This coincides with pops1911 How Much Longer? Post.

The Arctic Patriot

"To stand on the firing parapet and expose yourself to danger; to stand and fight a thousand miles from home when you’re all alone and outnumbered and probably beaten; to spit on your hands and lower the pike; to stand fast over the body of Leonidas the King; to be rear guard at Kunu-Ri; to stand and be still to the Birkenhead Drill; these are not rational acts. They are often merely necessary." -Pournelle
8.02.2011
Waiting

Looks like we won't lose our Aaa status. We've "virtually eliminated" the risk of default.

Hmm.  Think.  Would we have defaulted, really?  The nation that prints money to bailout GM, banks, and to fund ridiculous projects as "stimulus"?

No.  Even if we couldn't meet our sovereign debt obligations (and we could have, with no ceiling increase), this government would've just printed the money to do so.

Now, we're stuck with more of the same can-kicking, and a "deal" that virtually guarantees more can-kicking before the end of the year.  Awesome.

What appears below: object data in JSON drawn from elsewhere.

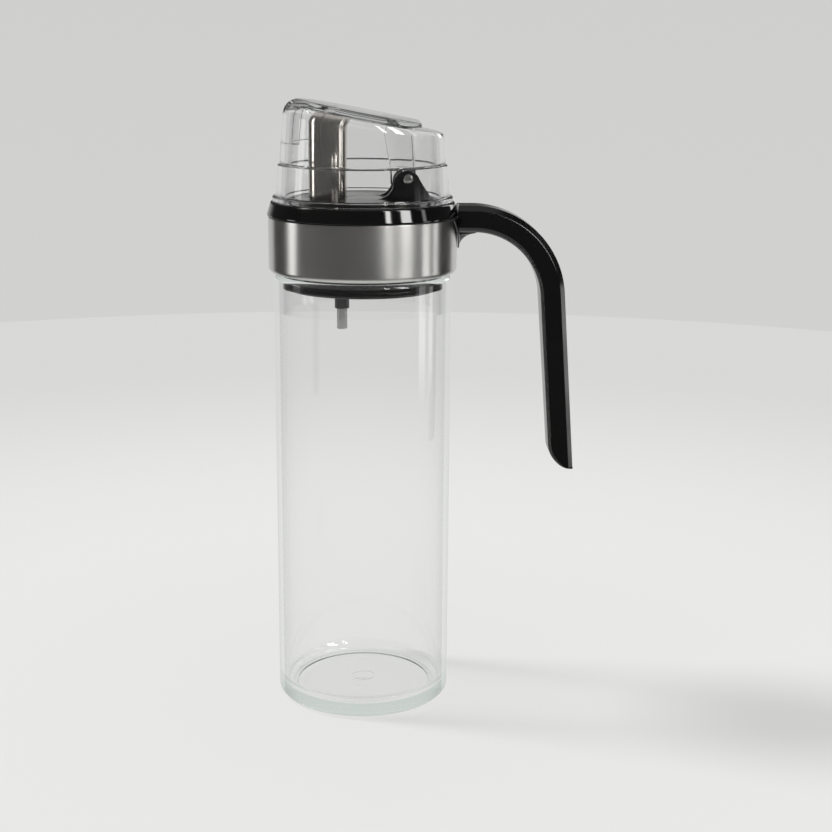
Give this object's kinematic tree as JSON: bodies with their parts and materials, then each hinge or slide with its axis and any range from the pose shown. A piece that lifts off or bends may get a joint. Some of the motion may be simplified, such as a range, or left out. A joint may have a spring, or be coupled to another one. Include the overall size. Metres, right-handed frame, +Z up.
{
  "type": "oil dispenser bottle",
  "caption": "Straight clear glass oil bottle with a steel-banded black cap, a side handle, a steel pouring tube and a clear lid whose slanted flap tips up on a pin.",
  "frame": {"origin": "centre of the glass's flat underside, on the bottle's axis", "axes": "+Z up along the bottle, +X towards the handle, +Y across"},
  "size_m": [0.1224, 0.0748, 0.2419],
  "materials": {
    "clear_glass": "clear polished glass, faintly grey-green in the thick floor",
    "clear_plastic": "clear moulded plastic, polished",
    "brushed_steel": "brushed round the part, satin",
    "polished_steel": "polished",
    "gloss_black_plastic": "high gloss",
    "satin_black_plastic": "satin",
    "black_silicone": "matte",
    "pale_silicone": "translucent, matte",
    "grey_plastic": "satin"
  },
  "bodies": {
    "base": {"glass_bottle": "clear_glass", "steel_band": "brushed_steel", "cap_collar": "gloss_black_plastic", "spout_deck": "satin_black_plastic", "bottle_gasket": "black_silicone", "pouring_tube": "brushed_steel", "vent_socket": "grey_plastic", "vent_pipe": "brushed_steel", "lid_shell": "clear_plastic", "hinge_pin": "polished_steel", "handle": "gloss_black_plastic"},
    "lid": {"lid_flap": "clear_plastic", "lid_seal": "pale_silicone"}
  },
  "joints": [
    {"name": "lid_flip", "type": "hinge", "parent": "base", "child": "lid", "pos_m": [0.0174, 0, 0.212], "axis": [0, 1, 0], "range_deg": [0, 18]}
  ]
}
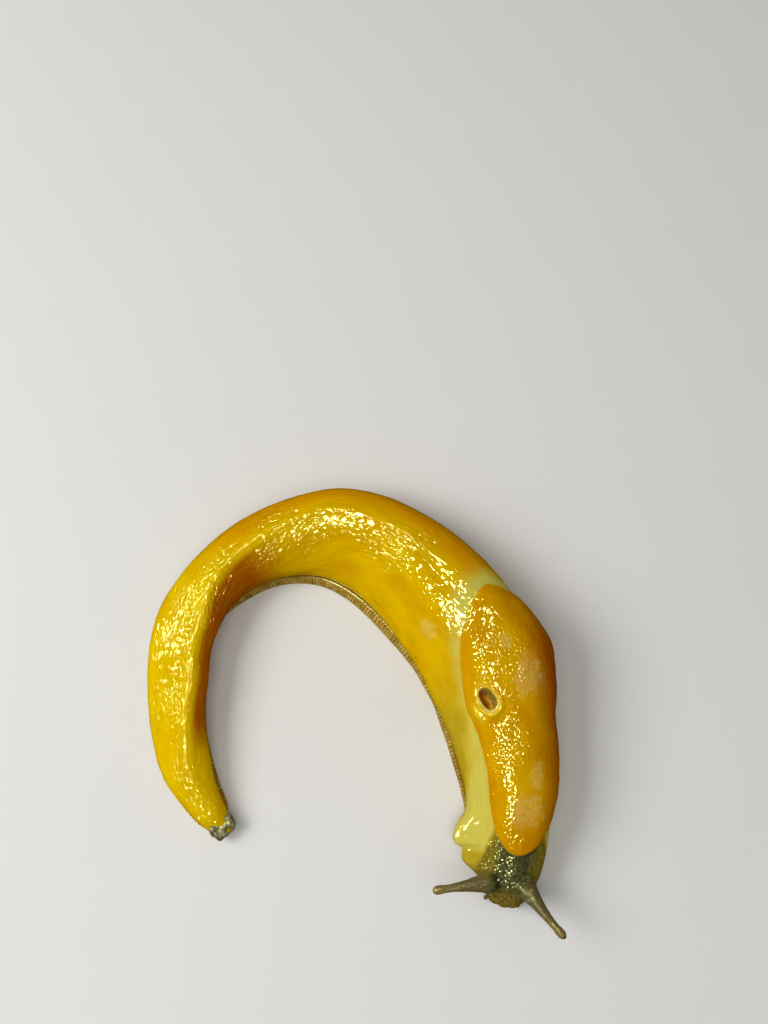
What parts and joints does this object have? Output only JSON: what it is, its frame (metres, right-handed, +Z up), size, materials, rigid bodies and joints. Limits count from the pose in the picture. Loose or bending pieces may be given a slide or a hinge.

So, the age-old questions.

What?  How?  When?


What do we do about the oathbreaking, traitorous bastards driving our nation to ruin, bankrupting our children, enslaving our posterity?

What do we do?

We wait.

...*crickets*...

I know, I know, you're tired of waiting.  All the prepping, the learning, the training, you're eager and willing to set this straight.


The current situation reminds me of being a young enlisted soldier, out on one of my my first (training) observation posts.  After all the prep and training, we were inserted via Blackhawk, did a night infiltration, and set up in a good hide position.  All I did was follow my squad leader, and it was just training, but I was pumped.  We got set up, and I asked my sergeant what to do next.

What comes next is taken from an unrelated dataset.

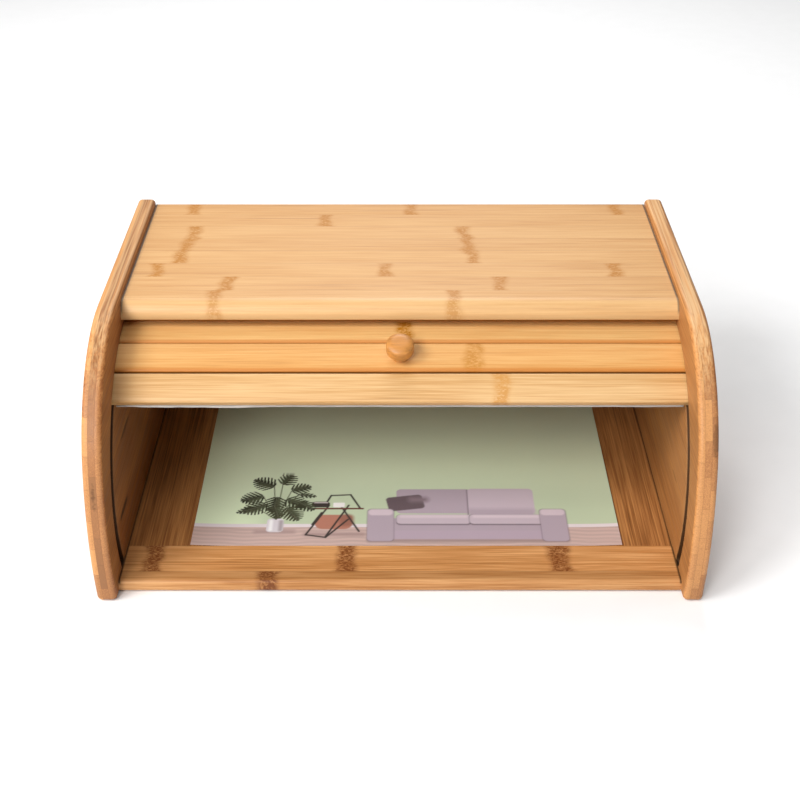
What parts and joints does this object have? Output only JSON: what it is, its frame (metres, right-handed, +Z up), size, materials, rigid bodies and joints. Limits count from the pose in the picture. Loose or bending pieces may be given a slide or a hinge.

He just looked at me and said, "Now we wait".

Do you know how hard it is for an eighteen year old private with a load of blank ammo to hold his fire with the enemy right in his face?

Sitting right smack dab in the middle by an OPFOR Mech Infantry batallion, armed with only a radio and M16's, there wasn't much else we could have done.  Many times, if a scout uses his personal weapon, he's already failed.  He's dead.

We waited.

We sent intel.

We improved our position, when we could.


When the fight started, we used the radio (a scout's most powerful weapon) to rain hell (simulated arty) down all around us.  We had used the excruciatingly boring day and a half of "waiting"...doing "nothing"... with the enemy close enough to hit with a rock, to identify the enemy BN command and staff, as well as several other key positions that were made untenable with well-directed simulated artillery.  We sat there in the sun, plotting, ranging, estimating, setting up TRPs...

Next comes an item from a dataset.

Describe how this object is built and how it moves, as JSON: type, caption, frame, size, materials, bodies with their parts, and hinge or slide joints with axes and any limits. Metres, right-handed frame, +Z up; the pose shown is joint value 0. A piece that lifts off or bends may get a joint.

We were "waiting", but we were busy.

That "waiting" paid off.


Another time (again, training here), on a screenline, we "waited", and let OPFOR's advance guard pass us.  We let the main body pass as well.  We "waited", while an Armored Cavalry task force charged ahead, overextended, and found itself trapped in a mess of obstacles, washed-out ditches, and -oh yeah- scouts armed with TOW missiles.  One ten-vehicle scout platoon decimated many times more than its number in Bradleys.  Our dug-in M-1s took care of the rest.  The exercise was reset to allow the other side to get some training value out of it.  To win completely, we had to allow the enemy to commit, to over-extend.  We had to allow a lethal foe to close within striking distance.

Maybe there are some correlations or lessons to be learned there.  Maybe not.  Maybe I'm just spouting off about old Army wargames.

So, what do we do?  I can't answer that for anyone but myself and my family.  We wait.  We prepare for the worst.  We make our lives ones worth dying for.  We build strong minds, strong bodies, strong tribes.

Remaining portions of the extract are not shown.